Task statement.
Take the listing and print it in full, exactly as given.

Dataset content.
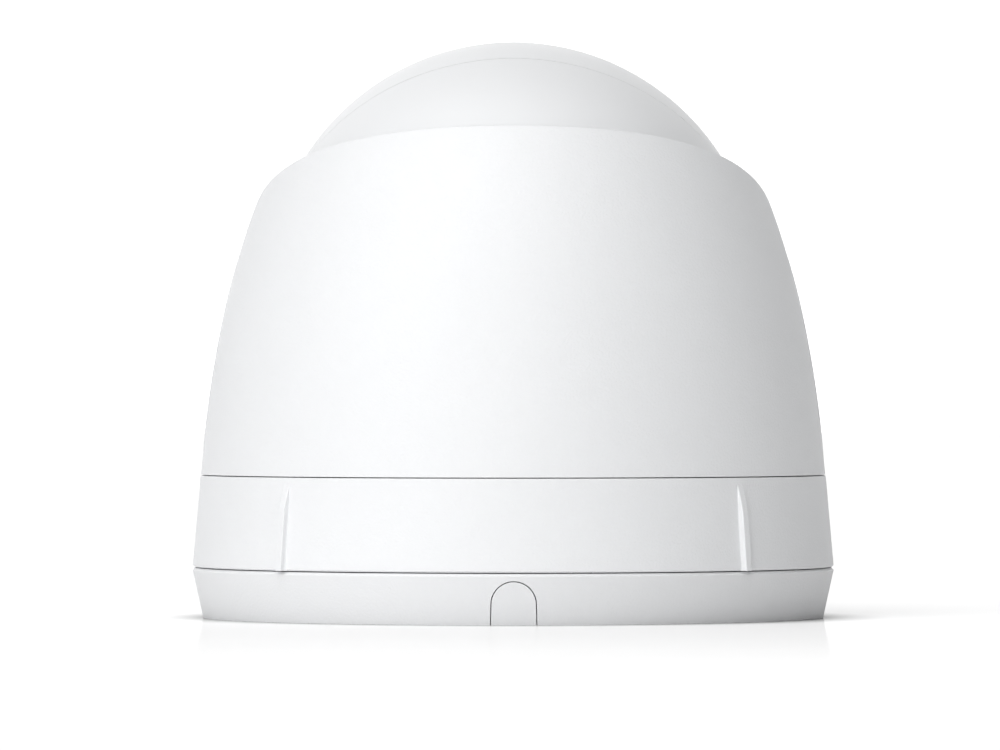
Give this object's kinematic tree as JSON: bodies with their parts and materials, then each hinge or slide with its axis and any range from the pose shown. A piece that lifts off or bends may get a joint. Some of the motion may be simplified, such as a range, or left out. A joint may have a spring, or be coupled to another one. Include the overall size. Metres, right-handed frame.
{
  "type": "security camera",
  "caption": "Compact turret camera: round base ring and ribbed collar, tapered housing cut high at the back, ball with a round dark lens window.",
  "frame": {"origin": "centre of the flat underside of the mounting plate", "axes": "+Z away from the mounting surface, -Y the way the lens looks at rest, +Y the back with the cable exit"},
  "size_m": [0.086, 0.086, 0.0772],
  "materials": {
    "shell_white": "fine spark-eroded matte",
    "plate_white": "fine spark-eroded matte",
    "ball_white": "smooth satin",
    "window_black": "polished, infrared-clear black",
    "clear_glass": "polished",
    "lens_glass": "coated",
    "filter_glass": "coated, infrared-blocking",
    "lens_black": "black anodised",
    "black_plastic": "moulded",
    "frame_grey": "glass-filled, moulded",
    "rubber_black": "matte",
    "foam_grey": "soft foam",
    "washer_white": "slick low-friction sheet",
    "circuit_board": "solder resist",
    "chip_black": "moulded package",
    "sensor_dark": "glass-covered package",
    "screw_steel": "zinc plated",
    "jack_shield": "stamped shield",
    "contact_gold": "gold plated",
    "spreader_aluminium": "bare extrusion",
    "led_clear": "clear epoxy"
  },
  "bodies": {
    "mounting_plate": {"mounting_plate": "plate_white", "wall_gasket": "foam_grey"},
    "cable_exit_plug": {"cable_exit_plug": "plate_white"},
    "camera_base": {"base_collar": "shell_white", "network_jack": "jack_shield", "jack_contacts": "contact_gold", "port_seal": "rubber_black", "base_board": "circuit_board", "base_board_screws": "screw_steel", "network_transformer": "black_plastic", "power_transformer": "black_plastic", "base_connector": "black_plastic", "base_cover": "frame_grey", "base_cover_screws": "screw_steel", "base_cover_seal": "rubber_black", "reset_switch": "black_plastic"},
    "reset_button": {"reset_button": "black_plastic"},
    "housing": {"yoke_frame": "frame_grey", "pan_washer": "washer_white", "pan_retaining_ring": "frame_grey", "retaining_ring_screws": "screw_steel", "ball_friction_ring": "rubber_black", "rear_hood": "shell_white", "front_bezel": "shell_white", "hood_screws": "screw_steel"},
    "ball_rear": {"rear_ball_shell": "ball_white", "tilt_pins": "screw_steel", "cable_gland": "rubber_black", "processor_board": "circuit_board", "processor_board_screws": "screw_steel", "processor_chip": "chip_black", "memory_chips": "chip_black", "thermal_pad": "foam_grey", "heat_spreader": "spreader_aluminium"},
    "ball_front": {"front_ball_shell": "ball_white", "roll_o_ring": "rubber_black", "roll_ring": "frame_grey", "roll_ring_screws": "screw_steel", "front_window": "window_black", "lens_cover_glass": "clear_glass", "window_gasket": "rubber_black", "led_board": "circuit_board", "led_board_screws": "screw_steel", "ir_leds": "led_clear", "microphone": "screw_steel", "status_light_pipe": "led_clear", "light_baffle": "rubber_black", "lens_holder": "black_plastic", "lens_barrel": "lens_black", "front_lens_element": "lens_glass", "rear_lens_element": "lens_glass", "sensor_board": "circuit_board", "sensor_board_screws": "screw_steel", "image_sensor": "sensor_dark", "filter_actuator": "black_plastic"},
    "filter_carriage": {"filter_carriage": "black_plastic", "ir_cut_glass": "filter_glass", "clear_glass": "clear_glass"}
  },
  "joints": [
    {"name": "plate_twist", "type": "hinge", "parent": "mounting_plate", "child": "camera_base", "pos_m": [0, 0, 0], "axis": [0, 0, 1], "range_deg": [-20, 0]},
    {"name": "exit_plug_slide", "type": "slide", "parent": "mounting_plate", "child": "cable_exit_plug", "axis": [0, 1, 0], "range_m": [0, 0.008]},
    {"name": "reset_press", "type": "slide", "parent": "camera_base", "child": "reset_button", "axis": [0, 0, 1], "range_m": [0, 0.0004], "stiffness_N_per_m": 300},
    {"name": "pan", "type": "hinge", "parent": "camera_base", "child": "housing", "pos_m": [0, 0, 0], "axis": [0, 0, 1], "range_deg": [-175, 175]},
    {"name": "tilt", "type": "hinge", "parent": "housing", "child": "ball_rear", "pos_m": [0, 0, 0.04407], "axis": [-1, 0, 0], "range_deg": [-13, 62]},
    {"name": "roll", "type": "hinge", "parent": "ball_rear", "child": "ball_front", "pos_m": [0, 0, 0.04407], "axis": [0, -0.8829, 0.4695], "range_deg": [-175, 175]},
    {"name": "filter_slide", "type": "slide", "parent": "ball_front", "child": "filter_carriage", "axis": [-1, 0, 0], "range_m": [0, 0.0072]}
  ]
}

Answer to this task.
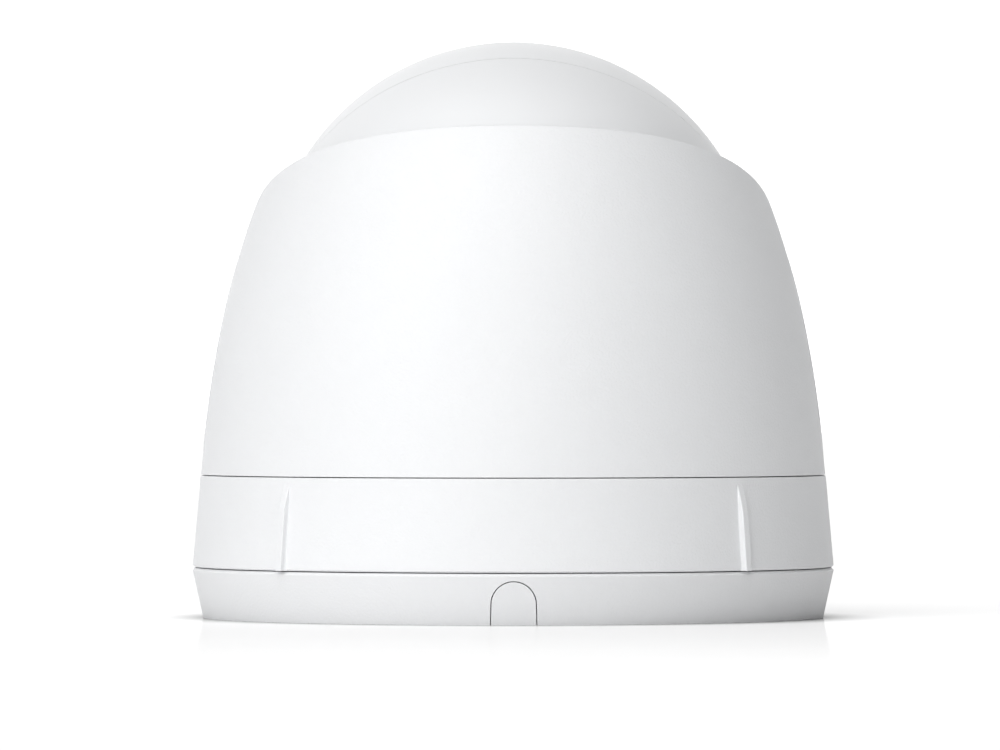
Give this object's kinematic tree as JSON: bodies with their parts and materials, then each hinge or slide with its axis and any range from the pose shown. A piece that lifts off or bends may get a joint. Some of the motion may be simplified, such as a range, or left out. A joint may have a spring, or be coupled to another one. Include the overall size. Metres, right-handed frame.
{
  "type": "security camera",
  "caption": "Compact turret camera: round base ring and ribbed collar, tapered housing cut high at the back, ball with a round dark lens window.",
  "frame": {"origin": "centre of the flat underside of the mounting plate", "axes": "+Z away from the mounting surface, -Y the way the lens looks at rest, +Y the back with the cable exit"},
  "size_m": [0.086, 0.086, 0.0772],
  "materials": {
    "shell_white": "fine spark-eroded matte",
    "plate_white": "fine spark-eroded matte",
    "ball_white": "smooth satin",
    "window_black": "polished, infrared-clear black",
    "clear_glass": "polished",
    "lens_glass": "coated",
    "filter_glass": "coated, infrared-blocking",
    "lens_black": "black anodised",
    "black_plastic": "moulded",
    "frame_grey": "glass-filled, moulded",
    "rubber_black": "matte",
    "foam_grey": "soft foam",
    "washer_white": "slick low-friction sheet",
    "circuit_board": "solder resist",
    "chip_black": "moulded package",
    "sensor_dark": "glass-covered package",
    "screw_steel": "zinc plated",
    "jack_shield": "stamped shield",
    "contact_gold": "gold plated",
    "spreader_aluminium": "bare extrusion",
    "led_clear": "clear epoxy"
  },
  "bodies": {
    "mounting_plate": {"mounting_plate": "plate_white", "wall_gasket": "foam_grey"},
    "cable_exit_plug": {"cable_exit_plug": "plate_white"},
    "camera_base": {"base_collar": "shell_white", "network_jack": "jack_shield", "jack_contacts": "contact_gold", "port_seal": "rubber_black", "base_board": "circuit_board", "base_board_screws": "screw_steel", "network_transformer": "black_plastic", "power_transformer": "black_plastic", "base_connector": "black_plastic", "base_cover": "frame_grey", "base_cover_screws": "screw_steel", "base_cover_seal": "rubber_black", "reset_switch": "black_plastic"},
    "reset_button": {"reset_button": "black_plastic"},
    "housing": {"yoke_frame": "frame_grey", "pan_washer": "washer_white", "pan_retaining_ring": "frame_grey", "retaining_ring_screws": "screw_steel", "ball_friction_ring": "rubber_black", "rear_hood": "shell_white", "front_bezel": "shell_white", "hood_screws": "screw_steel"},
    "ball_rear": {"rear_ball_shell": "ball_white", "tilt_pins": "screw_steel", "cable_gland": "rubber_black", "processor_board": "circuit_board", "processor_board_screws": "screw_steel", "processor_chip": "chip_black", "memory_chips": "chip_black", "thermal_pad": "foam_grey", "heat_spreader": "spreader_aluminium"},
    "ball_front": {"front_ball_shell": "ball_white", "roll_o_ring": "rubber_black", "roll_ring": "frame_grey", "roll_ring_screws": "screw_steel", "front_window": "window_black", "lens_cover_glass": "clear_glass", "window_gasket": "rubber_black", "led_board": "circuit_board", "led_board_screws": "screw_steel", "ir_leds": "led_clear", "microphone": "screw_steel", "status_light_pipe": "led_clear", "light_baffle": "rubber_black", "lens_holder": "black_plastic", "lens_barrel": "lens_black", "front_lens_element": "lens_glass", "rear_lens_element": "lens_glass", "sensor_board": "circuit_board", "sensor_board_screws": "screw_steel", "image_sensor": "sensor_dark", "filter_actuator": "black_plastic"},
    "filter_carriage": {"filter_carriage": "black_plastic", "ir_cut_glass": "filter_glass", "clear_glass": "clear_glass"}
  },
  "joints": [
    {"name": "plate_twist", "type": "hinge", "parent": "mounting_plate", "child": "camera_base", "pos_m": [0, 0, 0], "axis": [0, 0, 1], "range_deg": [-20, 0]},
    {"name": "exit_plug_slide", "type": "slide", "parent": "mounting_plate", "child": "cable_exit_plug", "axis": [0, 1, 0], "range_m": [0, 0.008]},
    {"name": "reset_press", "type": "slide", "parent": "camera_base", "child": "reset_button", "axis": [0, 0, 1], "range_m": [0, 0.0004], "stiffness_N_per_m": 300},
    {"name": "pan", "type": "hinge", "parent": "camera_base", "child": "housing", "pos_m": [0, 0, 0], "axis": [0, 0, 1], "range_deg": [-175, 175]},
    {"name": "tilt", "type": "hinge", "parent": "housing", "child": "ball_rear", "pos_m": [0, 0, 0.04407], "axis": [-1, 0, 0], "range_deg": [-13, 62]},
    {"name": "roll", "type": "hinge", "parent": "ball_rear", "child": "ball_front", "pos_m": [0, 0, 0.04407], "axis": [0, -0.8829, 0.4695], "range_deg": [-175, 175]},
    {"name": "filter_slide", "type": "slide", "parent": "ball_front", "child": "filter_carriage", "axis": [-1, 0, 0], "range_m": [0, 0.0072]}
  ]
}